Manning, 45, is indeed a rookie compared to many of her staff. Previously an accountant, she caught the teaching bug while helping out at the Sunday school of her church. After teaching English for a year at a Catholic school in the early 1990s, she left her husband in Texas and brought her four children east so she could attend Harvard’s Graduate School of Education.

Her ed-school internship landed her at Fenway High School, where Larry Myatt hired her to teach math, then to become part-time coordinator of one of the school’s three small “houses.” After five years, Manning felt so inspired by the work there that she felt compelled to spread it around. When she heard about the opening at Rindge and Latin, she jumped at the chance to be involved in a major school redesign. But she couldn’t get the job unless she was working toward state certification as a principal.

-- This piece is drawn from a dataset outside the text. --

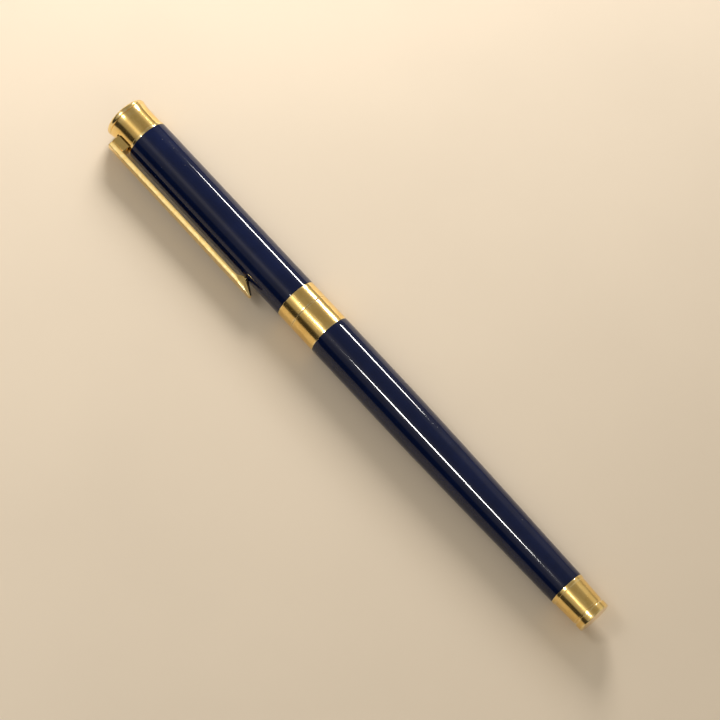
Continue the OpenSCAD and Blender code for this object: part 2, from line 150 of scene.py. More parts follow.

With four children, ages 8 to 13, Manning knew the night-school option would be a nightmare for her family. The Principal Residency Network, she says, has been a great alternative–worth every penny of the $5,500 fee. This summer, she is expected to receive her state certification, along with eight other aspiring principals in the Boston-area network. (A 10th, a Rindge and Latin teacher who took a maternity leave this spring, will continue in the program for a second year.) One of her colleagues will take over as principal of the school she’s in, while the others will stay in their current jobs, at least for the time being.

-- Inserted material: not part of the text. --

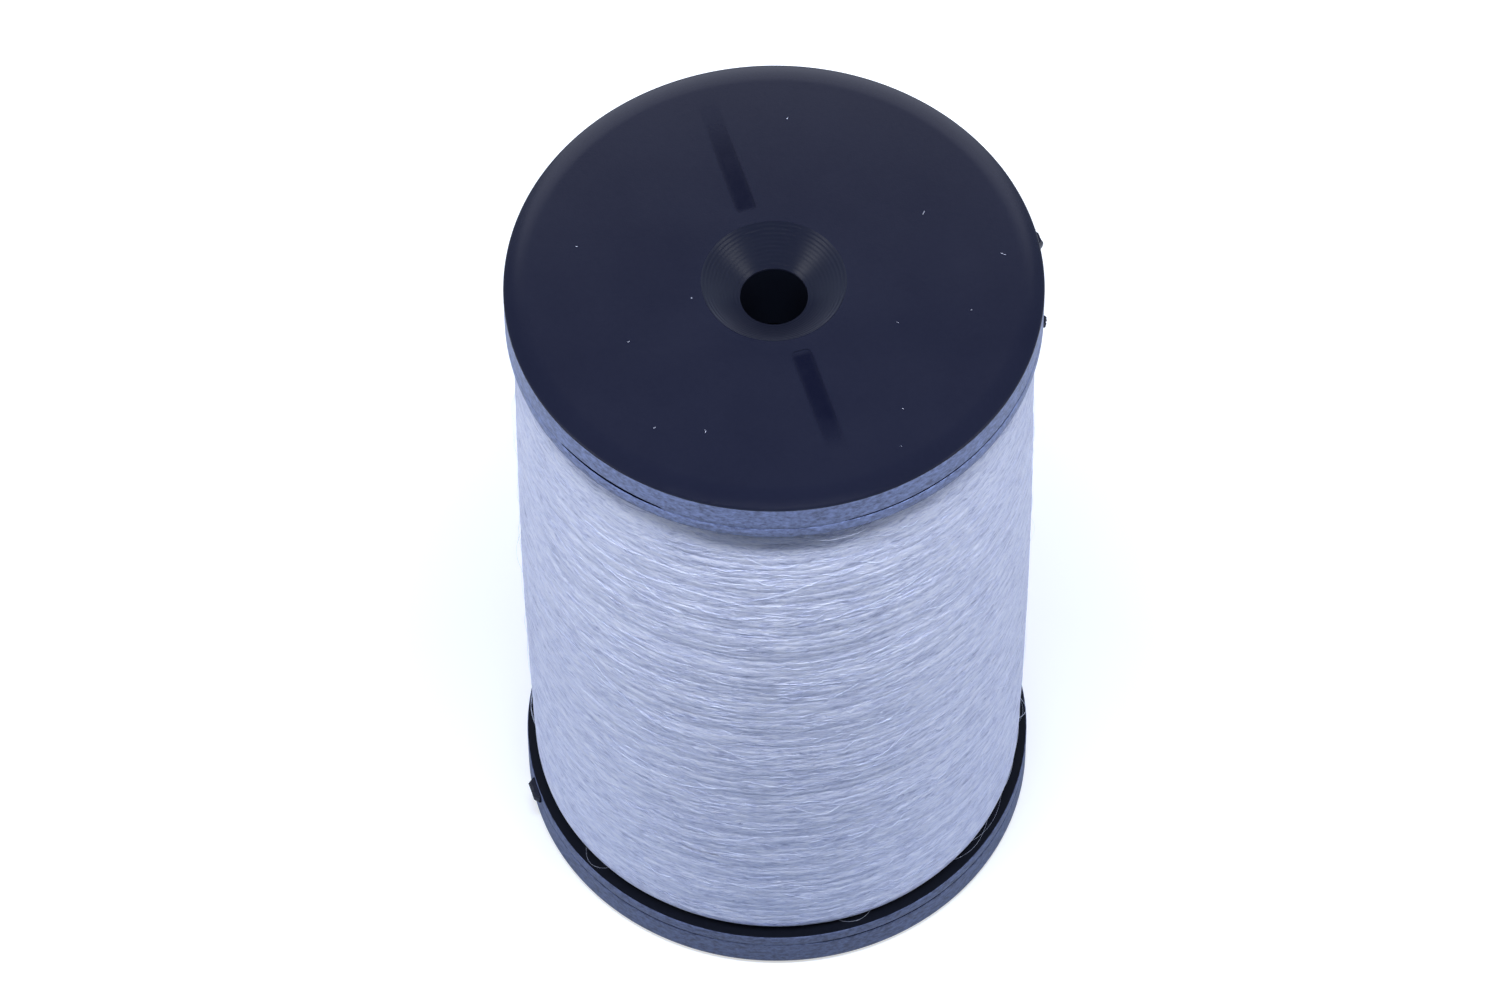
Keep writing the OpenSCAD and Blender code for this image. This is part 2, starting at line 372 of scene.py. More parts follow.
@dataclass(frozen=True)
class ThreadFinish:
    """Soft untwisted thread: crimped filaments that lie round the spool and cross at small angles."""

    name: str
    colour: Colour
    # shade and gap are darker tones that stand for the shade between fibres and bundles (painted
    # shade); bright is a painted highlight along the fibres.
    shade: Colour
    gap: Colour
    bright: Colour
    bundle: float = 0.095
    bundle_detail: tuple[float, float] = (2.5, 0.62)
    band: float = 0.30
    fibre: float = 0.13
    fibre_width: float = 0.045
    stretch: float = 6.8
    crossing_shift: float = 0.021
    crossing_growth: float = 1.2
    fibre_detail: float = 1.5
    shares: tuple[float, float, float] = (0.42, 0.33, 0.25)
    stops: tuple[float, float, float] = (0.375, 0.48, 0.57)
    crimp: float = 0.90
    crimp_length: float = 0.80
    bundle_depth: float = 0.009
    fibre_depth: float = 0.005
    sheen: float = 0.2
    roughness: float = 0.78
    sheen_roughness: float = 0.4
    specular: float = 0.25
    highlight: float = 0.36
    specks: float = 0.009
    speck_size: float = 0.06
    speck_spacing: float = 2.5
    speck_colour: Colour = (0.06, 0.06, 0.08)

    def _lying(self, kit: NodeKit, shift: float) -> Term:
        """Coordinates drawn out round the spool and bent by the crimp.

        Args:
            kit: the tree that is built.
            shift: moves the pattern, in metres, so that two families of filaments cross.

        Returns:
            The coordinates.
        """
        slim = 1 / self.stretch
        bend = kit.noise(kit.place((0.6, 0.6, 1.0), (shift,) * 3), self.crimp_length, 2.0)
        drawn = kit.place((slim, slim, 1.0), (shift,) * 3)
        return kit.moved(drawn, (bend - 0.5) * (self.crimp * MM), (0, 0, 1))

    def build(self) -> bpy.types.Material:
        """Makes the material."""
        kit = NodeKit(bpy.data.materials.new(self.name))
        first = self._lying(kit, 0.0)
        second = self._lying(kit, self.crossing_shift)
        bundle = kit.noise(first, self.bundle, *self.bundle_detail)
        crossing = kit.noise(second, self.bundle * self.crossing_growth, *self.bundle_detail)
        fibres = [kit.noise(lie, self.fibre, self.fibre_detail) for lie in (first, second)]
        fibre = fibres[0].ridge(self.fibre_width) + fibres[1].ridge(self.fibre_width)
        band = kit.noise(second, self.band)
        # The noise ramp from gap through shade to colour varies the tone at random and also paints the
        # shade between bundles; the bright fibre lines are a painted highlight.
        level = bundle * self.shares[0] + crossing * self.shares[1] + band * self.shares[2]
        colour = kit.ramp(level, list(zip(self.stops, (self.gap, self.shade, self.colour))))
        colour = kit.mix(fibre * self.highlight, colour, self.bright)
        speck = kit.spots(kit.place(), self.speck_spacing, self.specks, self.speck_size)
        colour = kit.mix(speck, colour, self.speck_colour)
        relief = bundle * 0.6 + crossing * 0.4
        normal = kit.bump(relief, self.bundle_depth, kit.bump(fibre, self.fibre_depth))
        return kit.finish(
            {
                "Base Color": colour,
                "Roughness": self.roughness,
                "Sheen Weight": self.sheen,
                "Sheen Roughness": self.sheen_roughness,
                "Specular IOR Level": self.specular,
                "Normal": normal,
            }
        )


FACE = MouldedPlastic(
    "face_black", (0.0050, 0.0062, 0.0162), (0.0080, 0.0097, 0.0226), 0.24, 0.32, dust=0.035
)
TURNED = MouldedPlastic(
    "turned_black",
    (0.0046, 0.0060, 0.0145),
    (0.0078, 0.0094, 0.0205),
    0.31,
    0.4,
    grain=0.06,
    grain_depth=0.002,
)
# Painted shade: a darker copy of the black plastic for the spindle bore and for the thin flanges' faces
# and edges beside the winding, where shade falls.
INNER_PAINTED_SHADE = MouldedPlastic("inner_painted_shade", (0.0024, 0.0032, 0.0066), (0.0046, 0.0058, 0.0112), 0.60, 0.2)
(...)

Manning admits that it hasn’t been easy to fit in all the reading, writing, and “reflecting” required of her while holding down the dean’s office and the math class she teaches. She wishes she’d been able to learn more about helping teachers reach kids of different ability levels. And she sometimes thinks a traditional university course in school law would be useful.

But, she adds, no course could have given her access to so many inspiring educators–not just Evans but all of the other mentors in the network. “You can’t beat that,” she says. “Getting all those people in one room at the same time is phenomenal. When you sit down with people like that, you’re going to learn something about your job.”